Being: Conscious, mortal existence; life.
Every month we welcome two families, two people, two voices to share their stories in whatever way they chose. We hope that you find joy in their daily lives, and their simple habit of just being.
A few years ago, we were cleaning out a trunk in my Grandma’s basement. For me, it was like a treasure chest–old pictures, sets of my great-grandmother’s knitting needles–and then my aunt pulled out this quilt.
Except that it’s not just a quilt, it’s history. It’s my history. There are sixteen squares, each with a name embroidered in the middle. While I don’t recognize all of them, I know two of my great aunts, my great-grandmother, and her mother too, all had a hand in making this quilt. I’m still not entirely sure what lucky star of mine led to no one else wanting it. I was thrilled to be allowed to take the quilt home.

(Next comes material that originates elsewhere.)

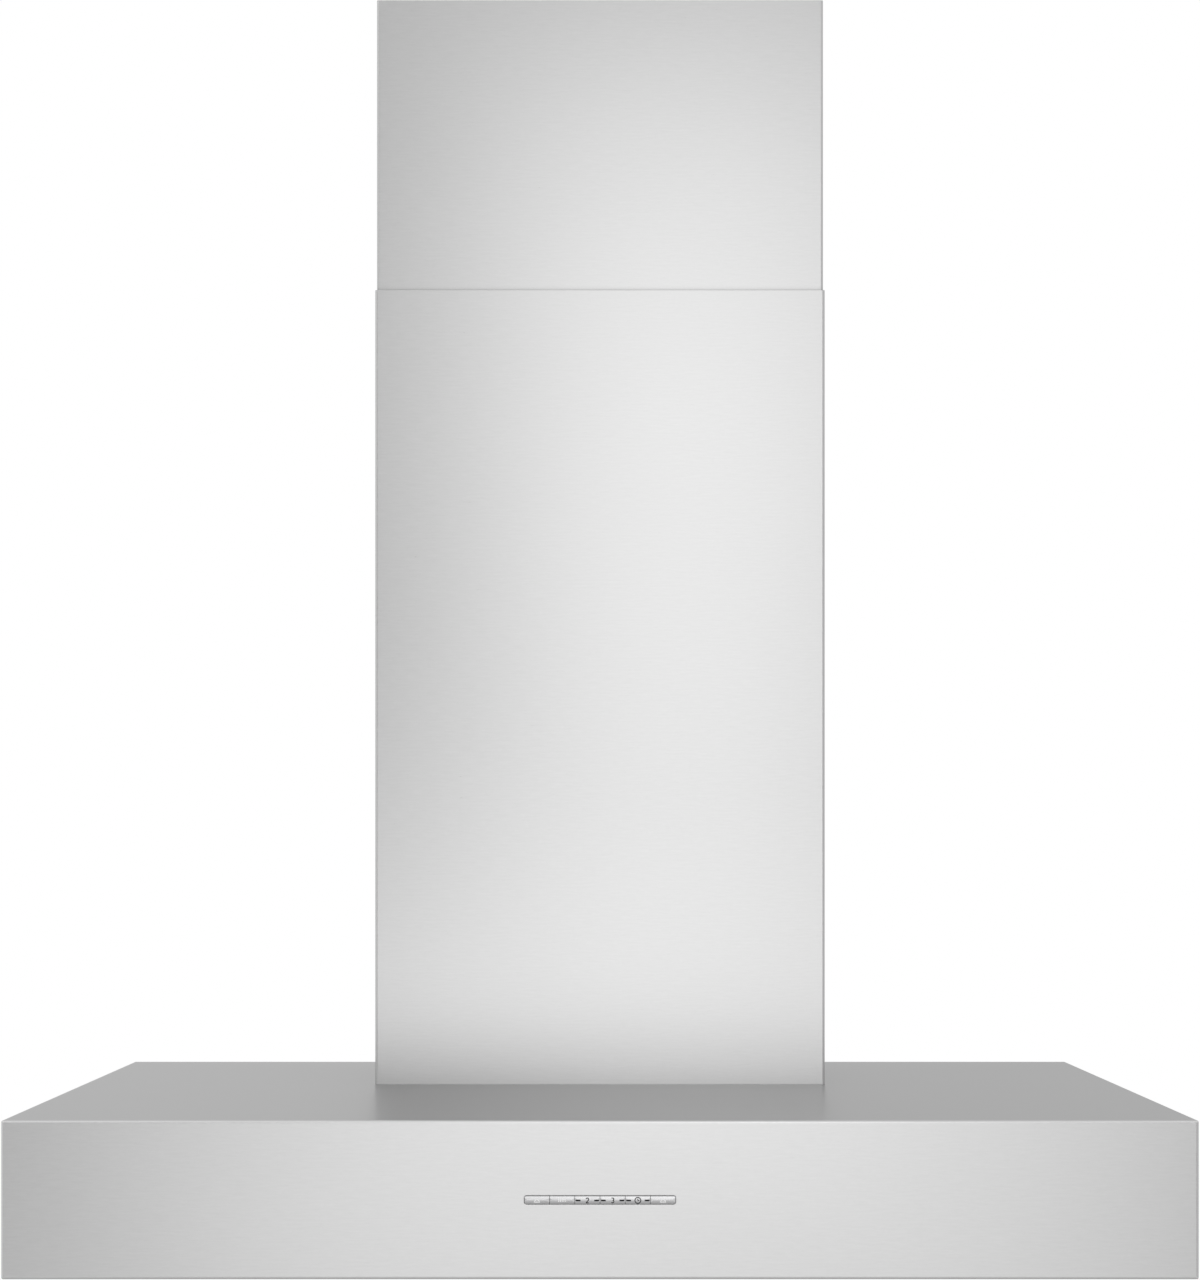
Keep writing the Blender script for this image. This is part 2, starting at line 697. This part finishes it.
class HOOD_OT_underside(bpy.types.Operator):
    """Finishes of the underside panel, the filters and the lamps"""

    bl_idname = "hood.underside"
    bl_label = "Underside, filters and lamps"

    def execute(self, context):
        steel = context.scene.hood_steel
        tone = [INNER_SHADE * c for c in steel.tone]
        dress(brushed_steel("underside steel", tone, roughness=0.34, graze=0.8, contrast=steel.contrast,
                            length=0.03, width=0.001), "underside_steel")
        dress(brushed_steel("filter steel", tone, roughness=0.28, graze=0.8, contrast=0.05,
                            length=0.018, width=0.0009), "filter_steel")
        dress(polished_metal("knob steel", (0.62, 0.62, 0.63), roughness=0.16), "knob_steel")
        dress(cast_metal("magnet ferrite", (0.05, 0.05, 0.055)), "magnet_black")
        dress(brushed_steel("lamp trim", (0.62, 0.62, 0.62), roughness=0.24, graze=0.8, contrast=0.04,
                            length=0.012, width=0.0006), "lamp_trim")
        low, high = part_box("lamp_right_lens")
        dress(frosted_glass("lamp glass", (0.86, 0.86, 0.83), (low + high) / 2), "lamp_glass")
        return {"FINISHED"}


class HOOD_OT_blower(bpy.types.Operator):
    """Finishes of the blower, the outlet and the wiring box"""

    bl_idname = "hood.blower"
    bl_label = "Blower and outlet"

    def execute(self, context):
        dress(galvanised("galvanised sheet", (0.52, 0.54, 0.55)), "galvanised_sheet")
        dress(turned_metal("turned steel", (0.50, 0.50, 0.51), roughness=0.3), "turned_steel")
        dress(polished_metal("zinc plate", (0.60, 0.62, 0.64), roughness=0.28), "screw_zinc")
        dress(cast_metal("cast aluminium", (0.48, 0.49, 0.50)), "cast_aluminium")
        dress(moulded_plastic("black plastic", (0.020, 0.020, 0.022), roughness=0.45), "black_plastic")
        dress(moulded_plastic("pale plastic", (0.72, 0.72, 0.68), roughness=0.35), "pale_plastic")
        dress(foam_rubber("gasket foam"), "gasket_rubber")
        dress(circuit_board("board green"), "circuit_board")
        return {"FINISHED"}


class HOOD_OT_buttons(bpy.types.Operator):
    """Polished buttons with their marks"""

    bl_idname = "hood.buttons"
    bl_label = "Buttons and marks"

    def execute(self, context):
        marks = context.scene.hood_marks
        dress(polished_metal("button chrome", (0.46, 0.46, 0.465), roughness=0.26), "button_chrome")
        reach = marks.dash_length / 2
        dashes = [(np.array([[middle - reach, 0.0], [middle + reach, 0.0]]), marks.dash_width)
                  for middle in (-marks.dash_offset, marks.dash_offset)]
        dark, pale = ink("dark ink", marks.ink), ink("pale ink", marks.pale_ink)
        for number, symbol, material in (
                (1, lamp_symbol, pale), (2, bars_symbol, pale), (3, figure_two, dark),
                (4, figure_three, dark), (5, clock_face, dark), (6, lamp_symbol, pale)):
            strokes = [(path, marks.stroke) for path in symbol(marks.height)]
            if material is dark:
                strokes += dashes
            button = f"button_{number}"
            printed_marks(f"{button}_marks", button, strokes, material, marks)
        return {"FINISHED"}


class HOOD_OT_studio(bpy.types.Operator):
    """Floor, soft light and camera"""

    bl_idname = "hood.studio"
    bl_label = "Studio"

    def execute(self, context):
        studio = context.scene.hood_studio
        scene = context.scene
        scene.view_settings.view_transform = "Standard"
        self.floor(CANOPY_LOW.z - studio.floor_drop, studio.floor_reach, studio.floor_tone)
        self.world(scene, studio)
        for panel in PANELS:
            self.lamp(panel)
        data = bpy.data.cameras.new("camera")
        data.sensor_width = 36.0
        data.lens = studio.lens
        data.shift_y = studio.rise
        data.clip_end = 100.0
        camera = bpy.data.objects.new("camera", data)
        scene.collection.objects.link(camera)
        camera.location = (
            0.0, CANOPY_LOW.y - studio.camera_distance, CANOPY_HIGH.z + studio.camera_height)
        camera.rotation_euler = (math.radians(90), 0.0, 0.0)
        scene.camera = camera
        return {"FINISHED"}

    def floor(self, level, reach, tone, turns=64, steps=8, fade_start=0.2, fade_stop=0.6):
        """A round pale floor: a disc of rings whose radii grow evenly.

        Between two shares of its reach it fades into the white that the camera and polished metal
        see all round. A camera below it looks through it.
        """
        angle = np.linspace(0, 2 * np.pi, turns, endpoint=False)
        radius = np.linspace(reach / steps, reach, steps)
        grid = radius[:, None, None] * np.stack([np.cos(angle), np.sin(angle)], axis=-1)[None]
        points = np.vstack([[[0.0, 0.0]], grid.reshape(-1, 2)])
        points = np.column_stack([points, np.full(len(points), level)])
        side = np.arange(turns)
        after = (side + 1) % turns
        middle = np.column_stack([np.zeros(turns, int), 1 + side, 1 + after]).tolist()
        first = 1 + turns * np.arange(steps - 1)[:, None]
        rings = np.stack(
            [first + side, first + turns + side, first + turns + after, first + after], axis=-1)
        mesh = bpy.data.meshes.new("floor")
        mesh.from_pydata(points.tolist(), [], middle + rings.reshape(-1, 4).tolist())
        shader = Shader("floor white")
        x, y, z = shader.position()
        patches = shader.noise(shader.vector(x, y, z), 3.0)
        shader.surface(Base_Color=shader.tint(tone, shader.spread(patches, 0.98, 1.02)), Roughness=0.7)
        squares = shader.math("ADD", shader.math("POWER", x, 2.0), shader.math("POWER", y, 2.0))
        away = shader.math("SQRT", squares)
        rays = shader.add("ShaderNodeLightPath")
        seen = shader.math("MAXIMUM", rays.outputs["Is Camera Ray"], rays.outputs["Is Glossy Ray"])
        faded = shader.ramp(away, 0.0, 1.0, fade_start * reach, fade_stop * reach)
        white = shader.math("MULTIPLY", faded, seen)
        glow = shader.add("ShaderNodeEmission").outputs[0]
        upper = shader.blend(white, shader.bsdf.outputs["BSDF"], glow)
        below = shader.add("ShaderNodeNewGeometry").outputs["Backfacing"]
        hidden = shader.math("MULTIPLY", below, rays.outputs["Is Camera Ray"])
        clear = shader.add("ShaderNodeBsdfTransparent").outputs[0]
        shader.link(shader.blend(hidden, upper, clear), shader.output.inputs["Surface"])
        mesh.materials.append(shader.material)
        floor = bpy.data.objects.new("floor", mesh)
        bpy.context.scene.collection.objects.link(floor)

    def world(self, scene, studio):
        """White where the camera or glass looks, and behind the hood where metal mirrors it.

        On the camera's side metal mirrors a room that is dim in the middle and brighter towards its
        side walls and its ceiling, and matt surfaces get an even fill.
        """
        world = bpy.data.worlds.new("studio")
        scene.world = world
        world.use_nodes = True
        sky = Nodes(world.node_tree)
        x, y, z = sky.coordinates("Generated")
        left = sky.ramp(x, studio.left_wall, 0.0, *LEFT_WALL_RANGE)
        right = sky.ramp(x, 0.0, studio.right_wall, *RIGHT_WALL_RANGE)
        upper = sky.ramp(z, studio.room, studio.room + studio.ceiling, *CEILING_RANGE)
        room = sky.math("ADD", sky.math("ADD", left, right), upper)
        back = sky.ramp(x, 1.0, studio.back_right, *BACK_WALL_RANGE)
        around = sky.ramp(y, room, back, *BEHIND_RANGE)
        rays = sky.add("ShaderNodeLightPath").outputs
        mirrored = sky.ramp(rays["Is Glossy Ray"], studio.fill, around)
        through = sky.ramp(rays["Is Transmission Ray"], mirrored, 1.0)
        seen = sky.ramp(rays["Is Camera Ray"], through, 1.0)
        background = sky.tree.nodes["Background"].inputs
        background["Color"].default_value = (1.0, 1.0, 1.0, 1.0)
        sky.link(seen, background["Strength"])

    def lamp(self, panel):
        """A soft panel, turned so that its -Z axis points at the aim."""
        data = bpy.data.lights.new(panel.name, "AREA")
        data.shape = "RECTANGLE"
        data.size, data.size_y = panel.width, panel.height
        data.energy = panel.power
        lamp = bpy.data.objects.new(panel.name, data)
        bpy.context.scene.collection.objects.link(lamp)
        lamp.location = panel.place
        x, y, z = np.array(AIM) - np.array(panel.place)
        yaw = math.atan2(-x, y)
        pitch = math.atan2(math.hypot(x, y), -z)
        lamp.rotation_euler = (pitch, 0.0, yaw)


class HOOD_PT_panel(bpy.types.Panel):
    """Lists the hood's settings and operators"""

    bl_idname = "HOOD_PT_panel"
    bl_label = "Range hood"
    bl_space_type = "VIEW_3D"
    bl_region_type = "UI"
    bl_category = "Hood"

    def draw(self, context):
        layout = self.layout
        for settings in (context.scene.hood_steel, context.scene.hood_marks, context.scene.hood_studio):
            for name in settings.bl_rna.properties.keys():
                if name not in ("rna_type", "name"):
                    layout.prop(settings, name)
        for operator in OPERATORS:
            layout.operator(operator.bl_idname)


OPERATORS = (HOOD_OT_steel, HOOD_OT_underside, HOOD_OT_blower, HOOD_OT_buttons, HOOD_OT_studio)
CLASSES = (SteelSettings, MarkSettings, StudioSettings, *OPERATORS, HOOD_PT_panel)


def register():
    for cls in CLASSES:
        bpy.utils.register_class(cls)
    bpy.types.Scene.hood_steel = bpy.props.PointerProperty(type=SteelSettings)
    bpy.types.Scene.hood_marks = bpy.props.PointerProperty(type=MarkSettings)
    bpy.types.Scene.hood_studio = bpy.props.PointerProperty(type=StudioSettings)


def unregister():
    del bpy.types.Scene.hood_studio
    del bpy.types.Scene.hood_marks
    del bpy.types.Scene.hood_steel
    for cls in reversed(CLASSES):
        bpy.utils.unregister_class(cls)


def main():
    register()
    bpy.ops.hood.steel()
    bpy.ops.hood.underside()
    bpy.ops.hood.blower()
    bpy.ops.hood.buttons()
    bpy.ops.hood.studio()


if __name__ == "__main__":
    main()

But once I got it here–beyond giving it a good airing to get rid of the mothball smell–I wasn’t sure what to do with it. It was too precious to use. It was too precious to breath on, to me. And we didn’t have a place to hang it on the wall or anything like that. So it sat, folded carefully, on a shelf.
Until one night last winter. I was heavily pregnant and had started getting up to knit in the middle of the night when I couldn’t sleep. But that night I got cold and all of our other quilts had migrated to other areas of the house. As I pulled this quilt around myself, I had such a comfortable thought, “It’s like they’re all reaching down from the past to keep me and the baby warm.”
And as I started thinking of them–the fine women who made my quilt–I thought of the knitting and sewing I’ve done over the years. And I asked myself, “When is the last time you made something with the hope that it would sit on a shelf and not be used?”
Of course, the answer is, “Never.” Like most makers, I want my creations to be enjoyed.
I’m still very careful with the quilt. But, since then, I’ve made it a point to pull it out and use it every now and then, particularly when I’m feeling low or–as this week–my son is having trouble sleeping because he’s teething. I have a feeling the women who carefully stitched their names on the squares would be glad to see their work snuggled around their small descendant.